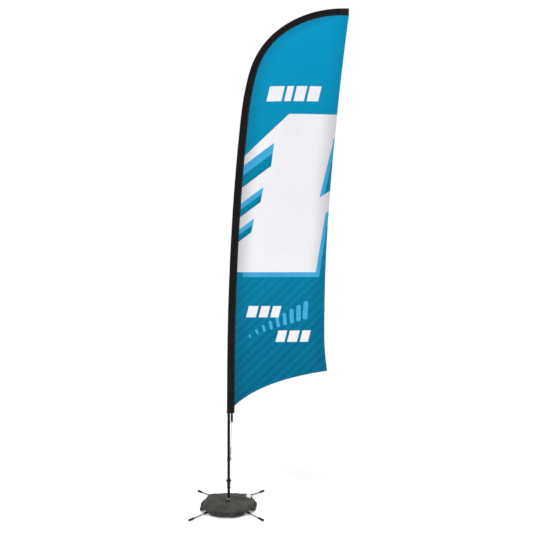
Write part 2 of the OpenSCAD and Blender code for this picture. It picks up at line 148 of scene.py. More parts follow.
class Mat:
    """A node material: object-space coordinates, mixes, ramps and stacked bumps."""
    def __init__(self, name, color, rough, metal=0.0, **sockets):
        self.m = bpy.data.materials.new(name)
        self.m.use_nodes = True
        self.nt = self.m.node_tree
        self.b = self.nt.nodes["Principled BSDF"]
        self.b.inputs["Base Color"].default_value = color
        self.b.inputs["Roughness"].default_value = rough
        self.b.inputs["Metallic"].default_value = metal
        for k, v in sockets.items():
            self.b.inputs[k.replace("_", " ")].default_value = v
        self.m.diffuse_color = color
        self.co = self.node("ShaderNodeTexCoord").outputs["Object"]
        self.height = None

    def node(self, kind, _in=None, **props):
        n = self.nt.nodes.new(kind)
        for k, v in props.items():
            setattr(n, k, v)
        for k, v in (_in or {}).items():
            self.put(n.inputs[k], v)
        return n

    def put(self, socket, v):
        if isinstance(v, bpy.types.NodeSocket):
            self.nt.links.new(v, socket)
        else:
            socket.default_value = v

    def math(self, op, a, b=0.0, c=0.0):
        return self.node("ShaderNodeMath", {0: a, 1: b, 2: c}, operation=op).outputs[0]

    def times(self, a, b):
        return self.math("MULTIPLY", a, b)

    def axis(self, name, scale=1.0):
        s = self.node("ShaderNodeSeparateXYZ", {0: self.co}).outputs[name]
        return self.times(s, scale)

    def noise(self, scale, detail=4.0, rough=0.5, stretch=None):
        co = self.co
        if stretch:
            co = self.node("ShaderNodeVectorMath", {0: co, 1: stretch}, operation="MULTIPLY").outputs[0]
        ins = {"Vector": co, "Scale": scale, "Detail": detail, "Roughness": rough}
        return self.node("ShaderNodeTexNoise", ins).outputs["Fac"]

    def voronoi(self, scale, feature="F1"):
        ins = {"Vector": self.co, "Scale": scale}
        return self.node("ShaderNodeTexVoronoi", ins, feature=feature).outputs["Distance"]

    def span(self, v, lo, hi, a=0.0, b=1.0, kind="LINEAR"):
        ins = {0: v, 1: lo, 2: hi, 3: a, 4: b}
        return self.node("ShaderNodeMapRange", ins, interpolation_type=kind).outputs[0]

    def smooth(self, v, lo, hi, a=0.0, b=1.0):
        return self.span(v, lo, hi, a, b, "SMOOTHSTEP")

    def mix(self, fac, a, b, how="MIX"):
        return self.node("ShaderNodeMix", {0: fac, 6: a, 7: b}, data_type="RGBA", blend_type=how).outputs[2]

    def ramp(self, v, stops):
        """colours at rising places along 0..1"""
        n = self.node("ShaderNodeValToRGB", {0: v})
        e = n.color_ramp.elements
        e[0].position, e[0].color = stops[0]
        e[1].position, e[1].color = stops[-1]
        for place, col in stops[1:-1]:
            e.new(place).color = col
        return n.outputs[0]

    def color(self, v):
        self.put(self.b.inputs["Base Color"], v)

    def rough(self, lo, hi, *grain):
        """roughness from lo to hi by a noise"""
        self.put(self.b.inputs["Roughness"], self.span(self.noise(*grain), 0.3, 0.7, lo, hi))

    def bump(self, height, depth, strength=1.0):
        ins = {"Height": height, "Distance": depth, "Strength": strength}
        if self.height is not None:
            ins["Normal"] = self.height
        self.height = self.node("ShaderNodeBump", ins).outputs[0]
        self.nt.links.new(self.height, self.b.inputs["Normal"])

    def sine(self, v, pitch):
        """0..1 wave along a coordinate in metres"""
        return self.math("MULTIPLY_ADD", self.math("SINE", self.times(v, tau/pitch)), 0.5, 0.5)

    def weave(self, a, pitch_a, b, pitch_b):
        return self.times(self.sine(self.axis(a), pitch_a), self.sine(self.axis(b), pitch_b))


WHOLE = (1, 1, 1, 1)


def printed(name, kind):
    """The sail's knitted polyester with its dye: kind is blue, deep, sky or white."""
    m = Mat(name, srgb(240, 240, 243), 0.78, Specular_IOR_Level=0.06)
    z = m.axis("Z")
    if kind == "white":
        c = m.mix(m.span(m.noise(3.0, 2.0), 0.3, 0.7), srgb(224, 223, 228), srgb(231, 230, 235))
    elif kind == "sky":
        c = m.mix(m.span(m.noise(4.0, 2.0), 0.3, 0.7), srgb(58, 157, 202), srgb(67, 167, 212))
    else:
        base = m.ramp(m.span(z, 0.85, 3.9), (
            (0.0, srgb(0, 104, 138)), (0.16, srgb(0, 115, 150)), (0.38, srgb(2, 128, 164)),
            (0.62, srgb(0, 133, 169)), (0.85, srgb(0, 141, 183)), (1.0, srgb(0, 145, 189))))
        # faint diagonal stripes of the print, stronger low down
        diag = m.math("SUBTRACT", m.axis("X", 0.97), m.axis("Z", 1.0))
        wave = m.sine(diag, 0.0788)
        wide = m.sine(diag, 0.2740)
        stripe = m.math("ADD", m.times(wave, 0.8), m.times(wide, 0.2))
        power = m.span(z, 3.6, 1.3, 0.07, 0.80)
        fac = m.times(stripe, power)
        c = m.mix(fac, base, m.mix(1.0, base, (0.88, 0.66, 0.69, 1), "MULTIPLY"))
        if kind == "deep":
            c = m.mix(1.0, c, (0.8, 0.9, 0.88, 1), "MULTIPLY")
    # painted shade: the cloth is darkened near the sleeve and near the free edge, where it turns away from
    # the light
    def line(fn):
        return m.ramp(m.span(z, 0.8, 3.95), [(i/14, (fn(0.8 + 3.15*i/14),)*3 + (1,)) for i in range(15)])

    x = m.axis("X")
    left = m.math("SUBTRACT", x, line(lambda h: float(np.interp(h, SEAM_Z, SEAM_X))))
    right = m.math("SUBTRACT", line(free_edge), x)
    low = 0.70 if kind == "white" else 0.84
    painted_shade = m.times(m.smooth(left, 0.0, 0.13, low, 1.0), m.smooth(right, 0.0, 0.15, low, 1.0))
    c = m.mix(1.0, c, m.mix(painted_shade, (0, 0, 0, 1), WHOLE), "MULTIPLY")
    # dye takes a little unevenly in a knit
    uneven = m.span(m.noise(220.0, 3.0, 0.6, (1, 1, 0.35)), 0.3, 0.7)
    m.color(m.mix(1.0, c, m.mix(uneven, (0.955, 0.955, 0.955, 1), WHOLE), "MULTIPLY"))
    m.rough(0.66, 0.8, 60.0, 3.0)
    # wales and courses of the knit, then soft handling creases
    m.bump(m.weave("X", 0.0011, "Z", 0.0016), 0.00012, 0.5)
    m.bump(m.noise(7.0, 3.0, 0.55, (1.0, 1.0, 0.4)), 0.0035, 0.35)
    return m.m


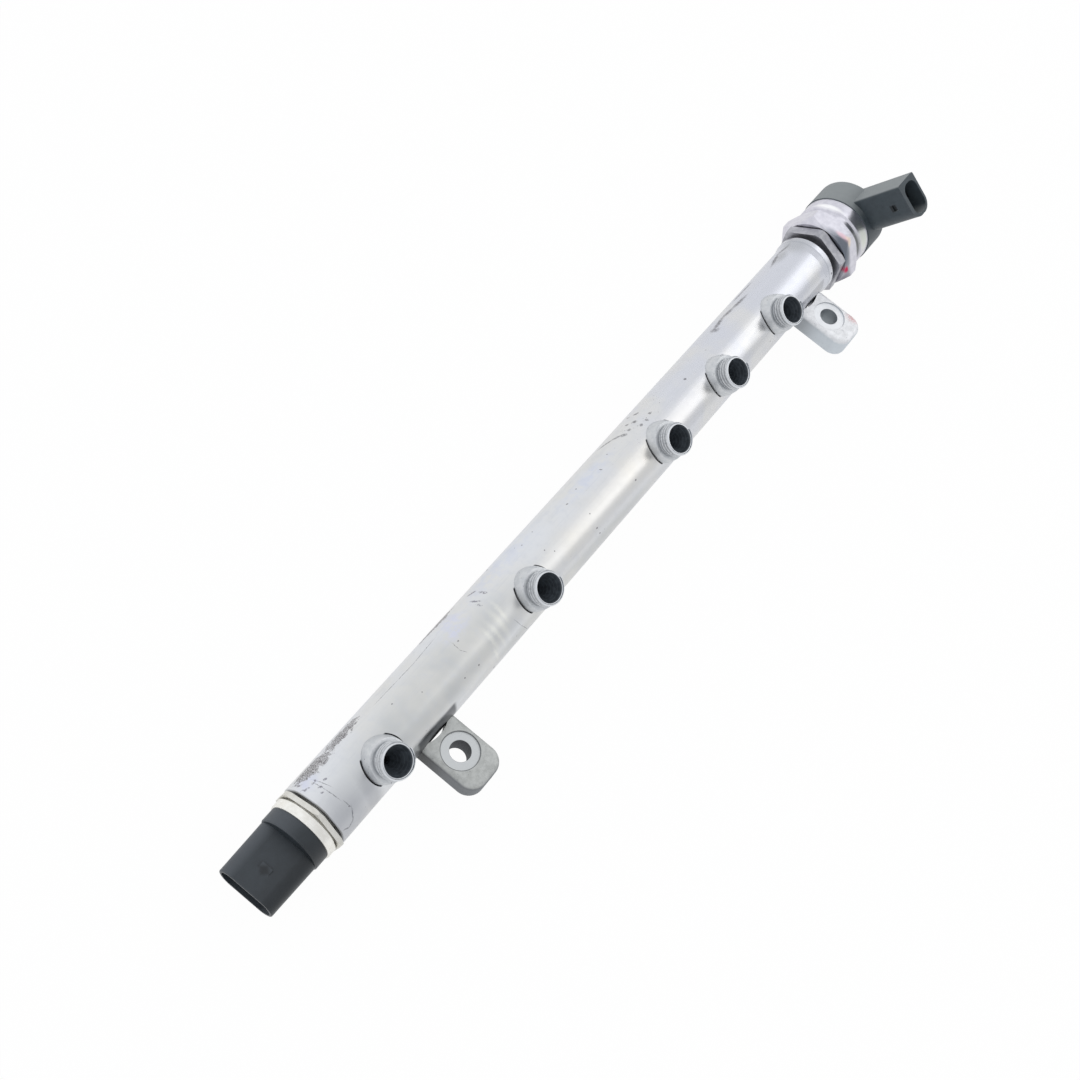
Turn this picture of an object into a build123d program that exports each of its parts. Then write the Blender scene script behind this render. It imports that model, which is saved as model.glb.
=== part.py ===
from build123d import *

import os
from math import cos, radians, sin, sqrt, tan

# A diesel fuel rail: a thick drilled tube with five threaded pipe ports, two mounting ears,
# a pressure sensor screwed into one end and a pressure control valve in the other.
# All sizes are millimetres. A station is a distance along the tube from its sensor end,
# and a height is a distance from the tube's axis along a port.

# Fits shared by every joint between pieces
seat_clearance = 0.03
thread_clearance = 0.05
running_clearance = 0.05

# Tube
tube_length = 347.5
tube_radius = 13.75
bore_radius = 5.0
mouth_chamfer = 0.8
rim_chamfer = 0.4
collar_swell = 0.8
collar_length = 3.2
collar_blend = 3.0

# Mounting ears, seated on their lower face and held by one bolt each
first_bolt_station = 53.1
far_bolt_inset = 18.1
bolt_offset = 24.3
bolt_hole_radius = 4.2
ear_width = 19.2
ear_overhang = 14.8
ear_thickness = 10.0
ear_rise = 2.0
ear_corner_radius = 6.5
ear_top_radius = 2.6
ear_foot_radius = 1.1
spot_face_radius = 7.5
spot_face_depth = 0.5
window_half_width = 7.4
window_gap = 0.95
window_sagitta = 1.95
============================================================
* [Written request]: Output the section opening with the line that has "Turn this picture" and closing with the line that has "from math import cos, radians, sin, sqrt, tan". Keep both end lines and leave out the rest.

* [The answer]:
Turn this picture of an object into a build123d program that exports each of its parts. Then write the Blender scene script behind this render. It imports that model, which is saved as model.glb.
=== part.py ===
from build123d import *

import os
from math import cos, radians, sin, sqrt, tan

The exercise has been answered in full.